Abstract
Understanding the flow behaviour of fractured wells is crucial to operators and service companies in evaluating the effectiveness of stimulation work performed on the well. New insights in modelling of well transient pressure tests in hydraulic fractured unconsolidated sand is presented in this paper by utilizing 3-D numerical black oil simulation in single and two layered sand reservoirs with a thin shale layer in between. The upper layer perforated and fractured to treat the sand production as frack-pack technique and the well test has been conducted only on the upper layer. Porosity and permeability heterogeneities are classically evaluated from petrophysic well log measurements and through geological description of the reservoir, then possibly refined by simulation and history matching. The pressure measured in the well test in four cycles of drawdown and build up. The well bottom hole pressure (BHP) behaviour cannot be adequately described with conventional well tests analysis for the upper sand without including the flow from the lower sand.

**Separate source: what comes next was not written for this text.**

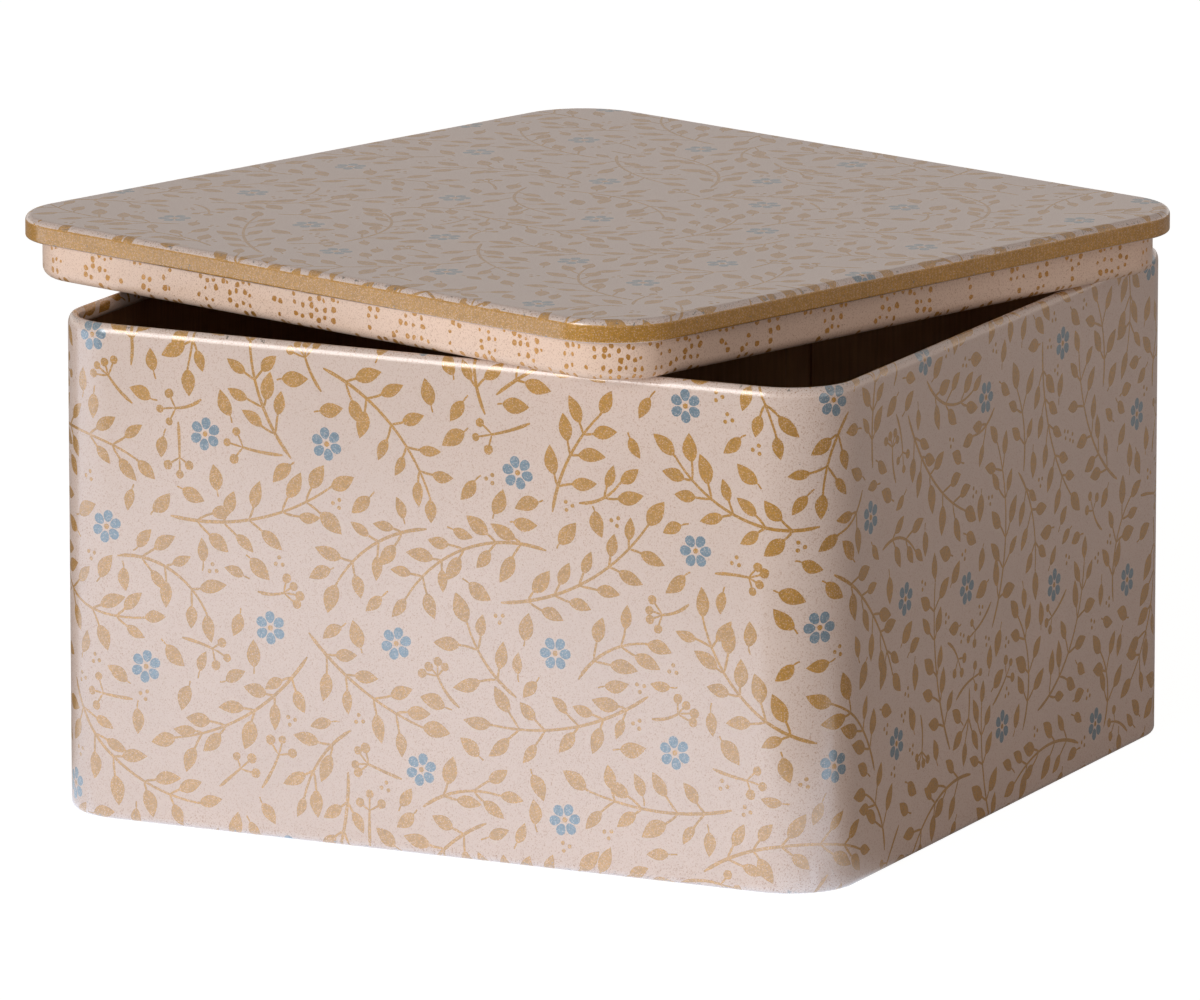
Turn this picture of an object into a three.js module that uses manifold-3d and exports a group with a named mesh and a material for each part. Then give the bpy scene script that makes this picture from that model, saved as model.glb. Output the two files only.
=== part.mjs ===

Different scenario of production from upper with adding hydraulic fractured examined to match the oil/gas production and bottom hole pressure. A range of factors are examined that may impact the introduced fracture flow behaviour based on actual fractured well flow. The main fracture and reservoir parameters investigated include absolute permeability of upper layer, gas oil contact (GOC), relative permeability endpoints to oil and gas, hydraulic fracture properties (permeability, width) and extension and finally the skin factor.
The results of dynamic simulation model show that the model is very sensitive to the amount of gas production and hydraulic fracture vertical extension. We highlight through this example and sensitivity simulations that the GOC should be very close to the well preformation or else the pressure could not be matched. Hydraulic fracture vertical extension is required for matching of BHP and gas rate, without it, the gas rate will be very high in all of the simulation cases. The fracture connecting the upper layer to lower layer with only upper layer perforated. Absolute permeability from log cannot represent to the real permeably measured from well test. To match all historical data absolute permeability, need to be reduce by one order of magnitude. Finally, the model is sensitive to the skin factor for matching of pressure build up.
The main business questions were answered through integrated analysis of the analytical well model and dynamic simulation of single model to identify the source of excess gas and understand the well performance to reduce the uncertainty in production forecast. Fast approach in the single well modeling and efficient approach in the integration in the workflow is described in detail in the paper.